Oncology nurse Gerry O’Hare, who is based at the Vale of Leven Hospital, was instrumental in setting up the post-graduate diploma with the University of Bethlehem.
And four nurses from Palestine made the trip over here to learn vital skills they will use in their careers.
For some of the students it was the first time they had ever left their home country and the trip saw them spend their time at the Alexandria hospital learning from Gerry.
He has spent years working with the University of Bethlehem on the grant programme and had a leading role in developing the curriculum of the diploma.
The 55-year-old has been a fundamental part of the efforts to educate nurses who have severely limited access to education materials.
He returned to Palestine on a number of visits to the university in the lead-up to the launch of the diploma last year.
Gerry said: “The last two weeks have been a great learning opportunity for the four visiting nurses. Our links with Palestine are well established and based on a shared goal of achieving the best treatment possible for patients.
“Another way we help support the diploma programme is through video conferencing, which allows us to teach students from here in Scotland.
“As well as learning a great deal about oncology nursing practices, they have also had a taste of Scottish culture, visiting Loch Katrine, going to a football match, museums and a fundraising event.
“I am proud that NHSGGC and the wider community in Glasgow are helping others in such a humanitarian way.”

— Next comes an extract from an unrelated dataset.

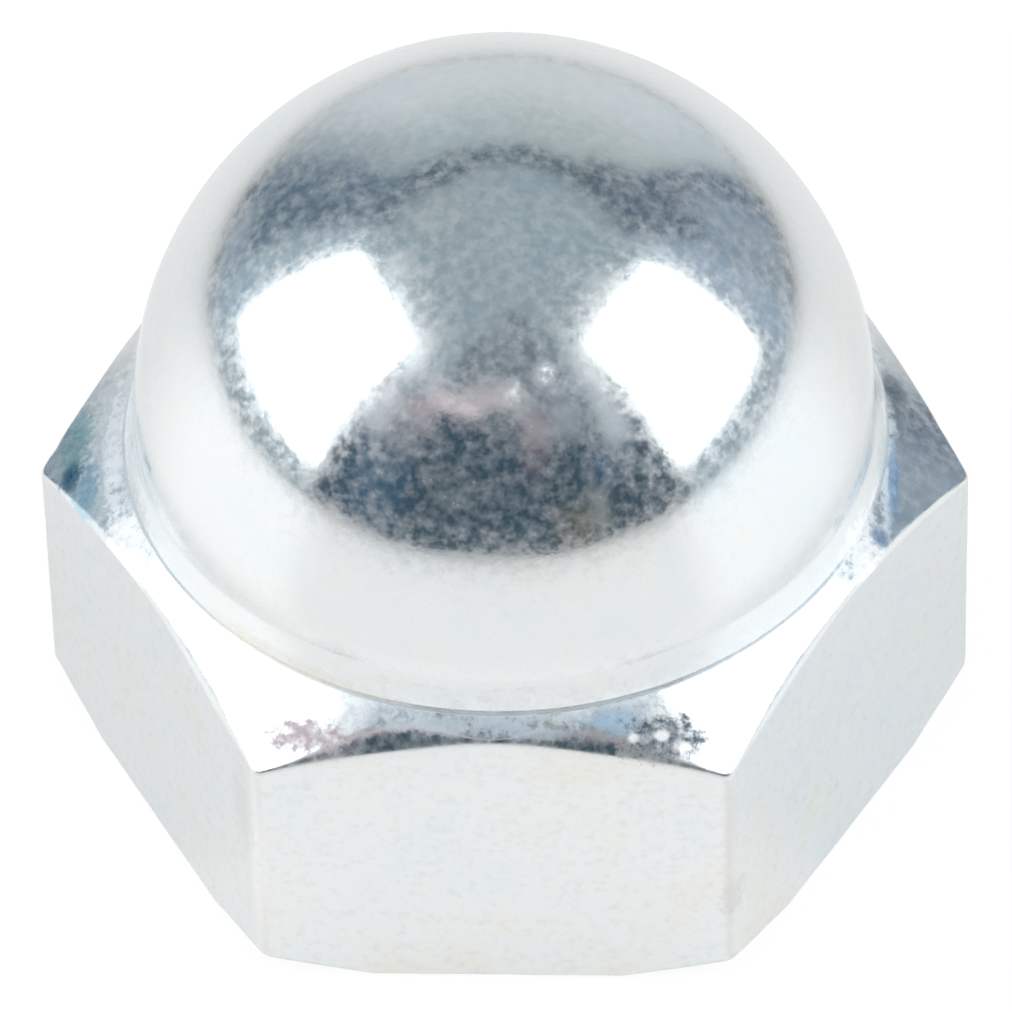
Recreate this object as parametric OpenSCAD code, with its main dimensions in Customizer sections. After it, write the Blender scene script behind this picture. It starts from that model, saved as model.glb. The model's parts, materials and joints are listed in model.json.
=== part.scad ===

Students Khitam Harb, 33, and 26-year-old Dana Nur hailed the trip a “wonderful experience.”
Khitam, who had never been on a plane before, said: “This trip is like a dream for me. I am so glad to be learning here in Scotland.”
Palliative care nurse Dana added: “It is a wonderful opportunity to be able to travel and learn how other parts of the world care for cancer patients.

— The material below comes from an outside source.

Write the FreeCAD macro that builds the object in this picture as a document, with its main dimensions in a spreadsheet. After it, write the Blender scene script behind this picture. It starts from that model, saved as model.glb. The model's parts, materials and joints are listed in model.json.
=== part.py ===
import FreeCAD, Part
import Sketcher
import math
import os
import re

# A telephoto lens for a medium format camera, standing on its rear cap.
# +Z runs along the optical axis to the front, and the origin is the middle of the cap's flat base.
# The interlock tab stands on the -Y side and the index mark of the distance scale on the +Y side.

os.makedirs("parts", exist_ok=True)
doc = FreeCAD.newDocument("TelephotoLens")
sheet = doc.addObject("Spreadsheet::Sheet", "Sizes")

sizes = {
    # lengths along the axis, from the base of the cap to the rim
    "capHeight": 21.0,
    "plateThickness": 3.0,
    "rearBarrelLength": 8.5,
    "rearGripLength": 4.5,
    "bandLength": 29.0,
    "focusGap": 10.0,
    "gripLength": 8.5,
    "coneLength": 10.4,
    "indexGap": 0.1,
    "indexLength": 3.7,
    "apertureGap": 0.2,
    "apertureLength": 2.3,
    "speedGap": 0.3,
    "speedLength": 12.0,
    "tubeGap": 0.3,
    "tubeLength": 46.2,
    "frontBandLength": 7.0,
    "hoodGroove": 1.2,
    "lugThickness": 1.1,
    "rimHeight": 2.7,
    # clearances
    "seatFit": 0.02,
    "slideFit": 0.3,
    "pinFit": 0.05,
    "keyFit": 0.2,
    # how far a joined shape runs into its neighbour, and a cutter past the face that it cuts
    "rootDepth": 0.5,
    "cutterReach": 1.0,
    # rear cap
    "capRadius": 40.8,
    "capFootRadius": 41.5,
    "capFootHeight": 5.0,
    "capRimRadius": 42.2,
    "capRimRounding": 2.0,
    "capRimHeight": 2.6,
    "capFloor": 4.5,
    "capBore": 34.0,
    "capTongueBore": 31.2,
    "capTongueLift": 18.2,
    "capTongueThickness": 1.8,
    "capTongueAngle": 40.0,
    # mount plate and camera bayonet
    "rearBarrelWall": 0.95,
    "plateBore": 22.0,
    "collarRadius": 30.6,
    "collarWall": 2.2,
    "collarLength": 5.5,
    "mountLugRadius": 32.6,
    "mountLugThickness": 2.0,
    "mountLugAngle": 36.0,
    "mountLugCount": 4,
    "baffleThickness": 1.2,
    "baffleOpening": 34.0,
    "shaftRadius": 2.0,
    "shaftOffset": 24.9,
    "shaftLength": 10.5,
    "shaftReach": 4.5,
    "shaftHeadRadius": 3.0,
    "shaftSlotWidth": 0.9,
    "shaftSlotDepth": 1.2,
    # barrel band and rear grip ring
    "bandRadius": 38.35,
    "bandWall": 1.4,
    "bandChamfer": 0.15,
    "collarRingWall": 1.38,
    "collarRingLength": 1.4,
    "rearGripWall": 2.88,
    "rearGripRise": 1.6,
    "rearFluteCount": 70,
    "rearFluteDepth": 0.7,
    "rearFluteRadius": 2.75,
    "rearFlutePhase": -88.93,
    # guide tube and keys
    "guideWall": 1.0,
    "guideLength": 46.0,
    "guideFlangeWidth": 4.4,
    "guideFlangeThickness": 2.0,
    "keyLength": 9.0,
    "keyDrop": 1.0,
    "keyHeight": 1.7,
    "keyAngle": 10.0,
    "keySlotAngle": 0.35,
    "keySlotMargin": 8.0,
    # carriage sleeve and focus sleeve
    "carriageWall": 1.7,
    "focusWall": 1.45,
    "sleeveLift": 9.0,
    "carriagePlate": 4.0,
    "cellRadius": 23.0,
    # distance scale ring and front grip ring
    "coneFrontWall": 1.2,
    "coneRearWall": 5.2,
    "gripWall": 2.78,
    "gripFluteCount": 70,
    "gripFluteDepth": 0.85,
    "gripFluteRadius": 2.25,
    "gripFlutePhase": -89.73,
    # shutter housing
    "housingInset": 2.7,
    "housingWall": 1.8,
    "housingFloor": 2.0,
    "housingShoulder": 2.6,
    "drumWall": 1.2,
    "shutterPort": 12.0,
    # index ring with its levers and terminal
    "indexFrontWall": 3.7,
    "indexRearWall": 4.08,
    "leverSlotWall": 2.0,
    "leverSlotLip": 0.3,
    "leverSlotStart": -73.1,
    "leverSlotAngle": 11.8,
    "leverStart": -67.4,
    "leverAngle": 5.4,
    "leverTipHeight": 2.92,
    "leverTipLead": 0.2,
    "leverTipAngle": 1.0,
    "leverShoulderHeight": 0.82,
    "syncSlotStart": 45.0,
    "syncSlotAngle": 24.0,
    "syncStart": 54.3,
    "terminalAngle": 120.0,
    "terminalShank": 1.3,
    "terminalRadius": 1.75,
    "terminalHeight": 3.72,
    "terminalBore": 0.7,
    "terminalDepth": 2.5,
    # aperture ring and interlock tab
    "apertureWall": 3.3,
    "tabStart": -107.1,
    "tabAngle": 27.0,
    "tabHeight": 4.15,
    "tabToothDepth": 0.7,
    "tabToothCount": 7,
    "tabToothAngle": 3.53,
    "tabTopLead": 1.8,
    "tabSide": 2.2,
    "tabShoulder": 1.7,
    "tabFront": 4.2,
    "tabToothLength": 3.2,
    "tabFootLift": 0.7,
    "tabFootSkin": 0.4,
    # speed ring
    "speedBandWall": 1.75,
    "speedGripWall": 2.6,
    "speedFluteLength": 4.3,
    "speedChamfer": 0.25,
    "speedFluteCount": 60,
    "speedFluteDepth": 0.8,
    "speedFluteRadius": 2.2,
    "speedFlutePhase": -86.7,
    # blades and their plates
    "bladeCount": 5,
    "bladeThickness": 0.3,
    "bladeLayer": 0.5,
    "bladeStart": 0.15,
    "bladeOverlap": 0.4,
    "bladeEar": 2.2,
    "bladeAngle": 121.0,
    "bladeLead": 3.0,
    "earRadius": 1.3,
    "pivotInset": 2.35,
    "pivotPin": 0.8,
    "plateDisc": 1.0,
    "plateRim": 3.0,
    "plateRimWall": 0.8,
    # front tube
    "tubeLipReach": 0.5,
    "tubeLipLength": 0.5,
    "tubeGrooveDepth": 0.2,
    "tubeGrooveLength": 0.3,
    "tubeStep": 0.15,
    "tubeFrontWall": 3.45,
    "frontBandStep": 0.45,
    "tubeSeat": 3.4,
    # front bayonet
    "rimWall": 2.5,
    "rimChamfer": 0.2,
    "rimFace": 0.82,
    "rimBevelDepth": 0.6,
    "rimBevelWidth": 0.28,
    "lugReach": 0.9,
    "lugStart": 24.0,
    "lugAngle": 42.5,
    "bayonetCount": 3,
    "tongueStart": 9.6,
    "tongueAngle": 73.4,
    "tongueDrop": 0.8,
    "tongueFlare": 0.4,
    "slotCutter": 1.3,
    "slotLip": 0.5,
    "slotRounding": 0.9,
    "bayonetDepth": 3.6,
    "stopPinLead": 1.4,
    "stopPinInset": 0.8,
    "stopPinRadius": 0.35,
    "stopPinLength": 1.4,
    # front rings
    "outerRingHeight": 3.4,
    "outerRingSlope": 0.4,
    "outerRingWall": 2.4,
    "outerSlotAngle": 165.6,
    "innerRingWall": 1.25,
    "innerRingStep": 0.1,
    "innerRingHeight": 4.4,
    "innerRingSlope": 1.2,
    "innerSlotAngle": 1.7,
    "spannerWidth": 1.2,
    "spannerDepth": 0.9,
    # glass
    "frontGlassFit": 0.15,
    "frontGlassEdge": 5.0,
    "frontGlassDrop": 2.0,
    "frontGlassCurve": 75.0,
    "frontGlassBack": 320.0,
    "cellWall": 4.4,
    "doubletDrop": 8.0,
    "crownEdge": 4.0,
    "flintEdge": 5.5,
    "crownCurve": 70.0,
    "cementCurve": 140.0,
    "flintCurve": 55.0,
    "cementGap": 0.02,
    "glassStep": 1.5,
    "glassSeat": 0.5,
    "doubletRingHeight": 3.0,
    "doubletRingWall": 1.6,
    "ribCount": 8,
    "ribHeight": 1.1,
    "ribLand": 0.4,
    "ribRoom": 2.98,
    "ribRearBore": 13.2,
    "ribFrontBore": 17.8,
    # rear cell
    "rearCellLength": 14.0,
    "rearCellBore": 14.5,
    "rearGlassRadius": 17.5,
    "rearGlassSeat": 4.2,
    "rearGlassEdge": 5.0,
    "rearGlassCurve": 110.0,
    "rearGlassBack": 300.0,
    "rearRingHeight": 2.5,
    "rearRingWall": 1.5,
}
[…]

“The opportunity to come to Scotland is fabulous. I can’t actually believe it is happening.
“Having access to this diploma is a real privilege, not just for us but our patients and for Palestine as a whole. This is a dream come true for me and I am very grateful to everyone who has helped.”
Alongside Gerry, their visit was made possible through collaboration between NHS Greater Glasgow and Clyde, Glasgow City Council, Medical Aid for Palestine and Spirit Aid, a charity set up by actor David Hayman.